## BEGIN Material

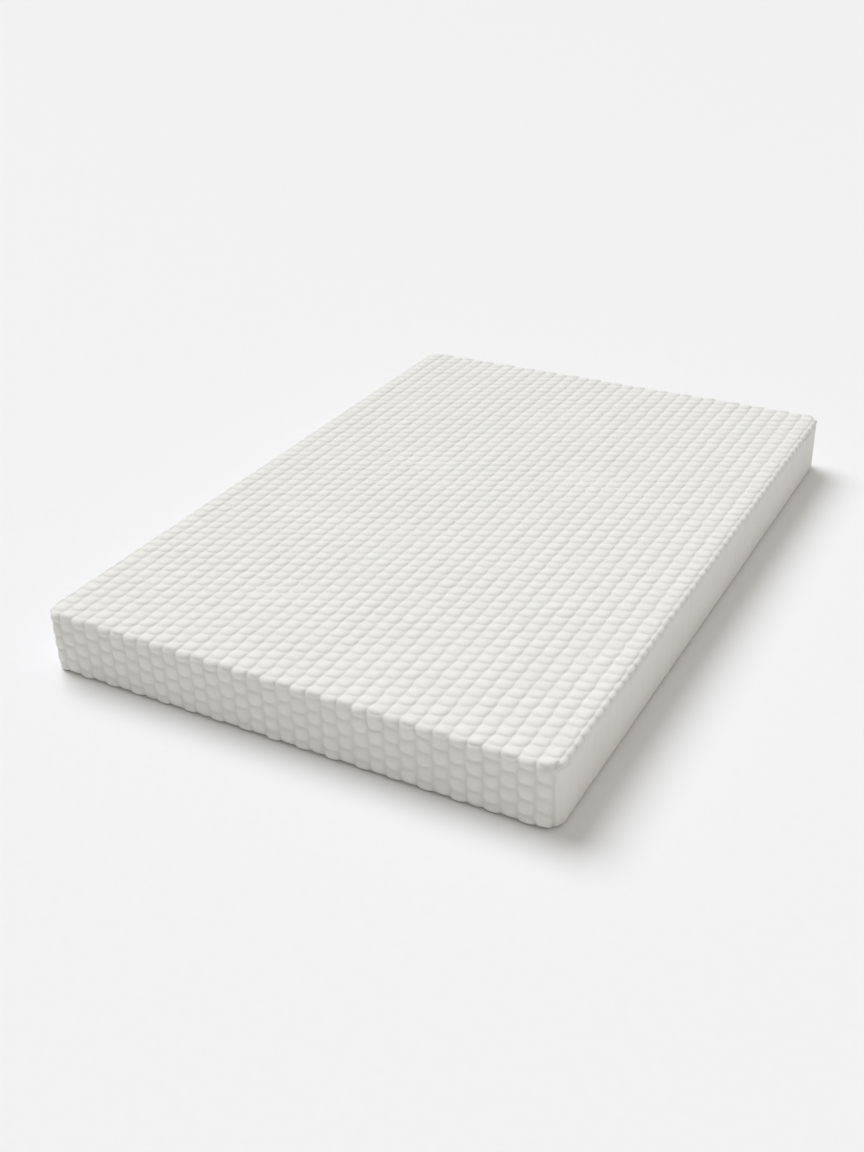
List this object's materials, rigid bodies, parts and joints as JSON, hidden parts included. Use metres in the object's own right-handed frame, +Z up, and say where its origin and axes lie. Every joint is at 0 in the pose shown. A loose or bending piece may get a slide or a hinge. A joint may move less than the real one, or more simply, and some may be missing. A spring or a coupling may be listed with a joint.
{
  "type": "foam mattress",
  "caption": "Foam mattress with a layered foam core, a quilted zip-off cover with rolled top edges, and a sliding zip runner with a swinging pull.",
  "frame": {"origin": "middle of the flat underside, on the surface that the mattress lies on", "axes": "+X across the width, towards the right side seen from the foot end; +Y along the length, towards the head end with the open stretch of the zip; +Z up"},
  "size_m": [1.4, 2, 0.17],
  "materials": {
    "support_foam": "matte",
    "transition_foam": "matte",
    "memory_foam": "matte",
    "base_cloth": "matte",
    "zip_tape": "matte",
    "zip_coil": "satin",
    "zip_metal": "satin",
    "cover_knit": "matte",
    "wadding": "matte",
    "backing_cloth": "matte",
    "seam_tape": "matte",
    "label_cloth": "satin"
  },
  "bodies": {
    "core": {"support_foam": "support_foam", "transition_foam": "transition_foam", "memory_foam": "memory_foam", "base_fabric": "base_cloth", "lower_zip_tape": "zip_tape", "lower_zip_coil": "zip_coil", "lower_zip_stop": "zip_metal"},
    "cover": {"main_face": "cover_knit", "main_wadding": "wadding", "main_backing": "backing_cloth", "side_face_right": "cover_knit", "side_wadding_right": "wadding", "side_backing_right": "backing_cloth", "side_face_left": "cover_knit", "side_wadding_left": "wadding", "side_backing_left": "backing_cloth", "top_seam_tapes": "seam_tape", "corner_seam_tapes": "seam_tape", "upper_zip_tape": "zip_tape", "upper_zip_coil": "zip_coil", "upper_zip_stop": "zip_metal", "care_label": "label_cloth"},
    "slider": {"zip_slider": "zip_metal"},
    "pull": {"zip_pull": "zip_metal"}
  },
  "joints": [
    {"name": "cover_lift", "type": "slide", "parent": "core", "child": "cover", "axis": [0, 0, 1], "range_m": [0, 0.22]},
    {"name": "zip_slide", "type": "slide", "parent": "core", "child": "slider", "axis": [1, 0, 0], "range_m": [0, 1.15]},
    {"name": "pull_swing", "type": "hinge", "parent": "slider", "child": "pull", "pos_m": [-0.6, 0.9942, 0.0152], "axis": [0, 0, 1], "range_deg": [0, 175]}
  ]
}
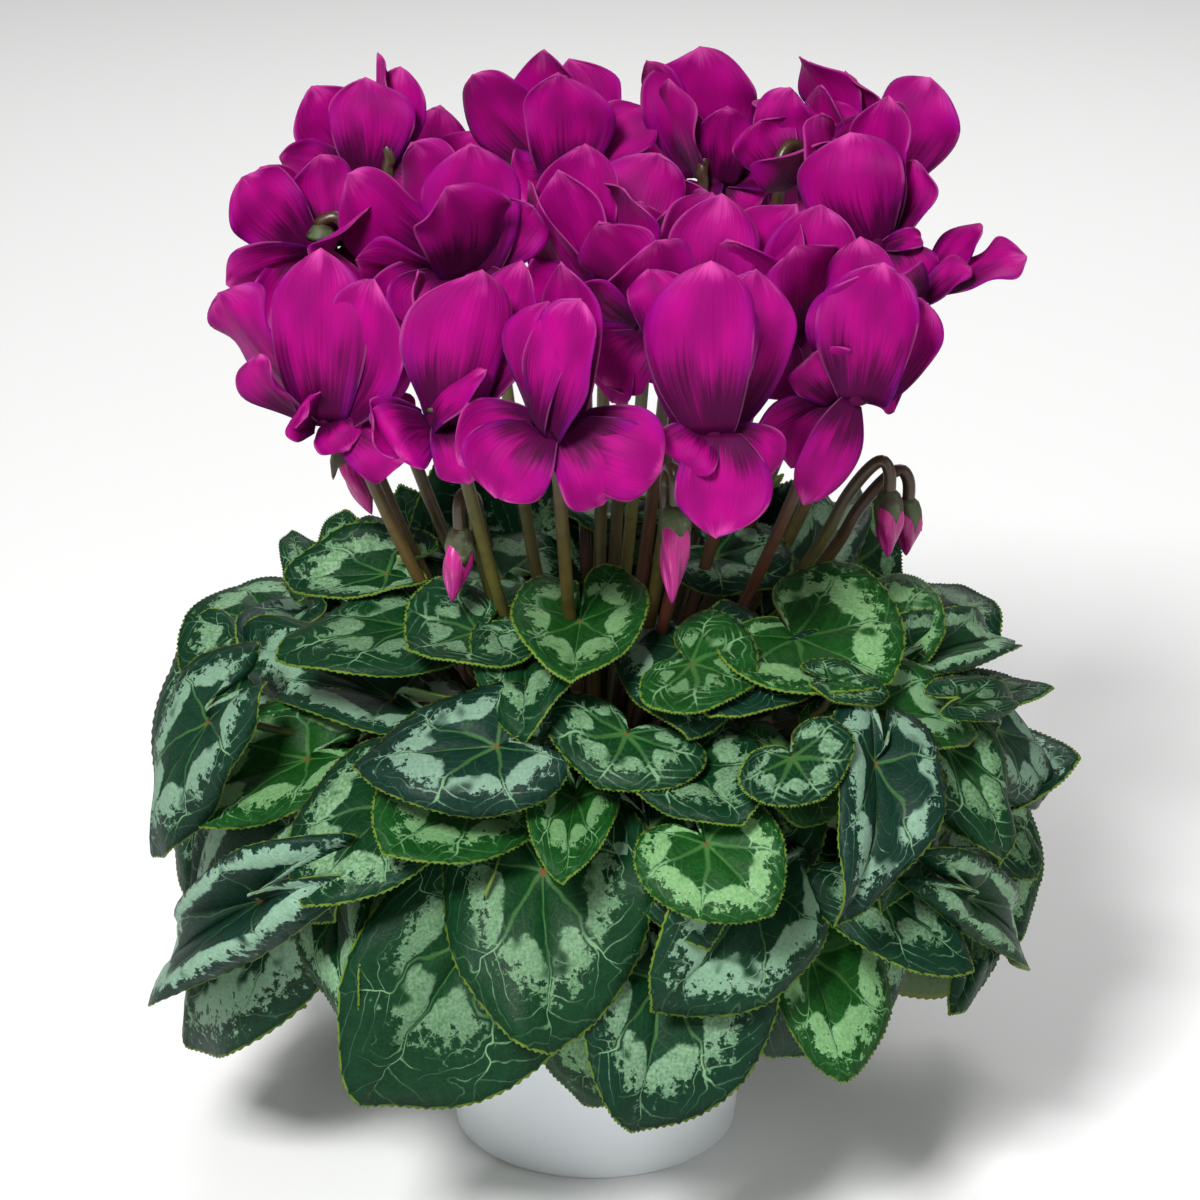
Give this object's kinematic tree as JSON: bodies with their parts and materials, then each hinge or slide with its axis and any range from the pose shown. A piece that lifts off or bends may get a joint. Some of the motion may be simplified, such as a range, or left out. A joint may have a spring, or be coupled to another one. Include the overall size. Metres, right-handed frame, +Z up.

## END Material

What the task requires: What is the number of lines that hold the string "shown"? Give it alone.

Solution for this exercise: 2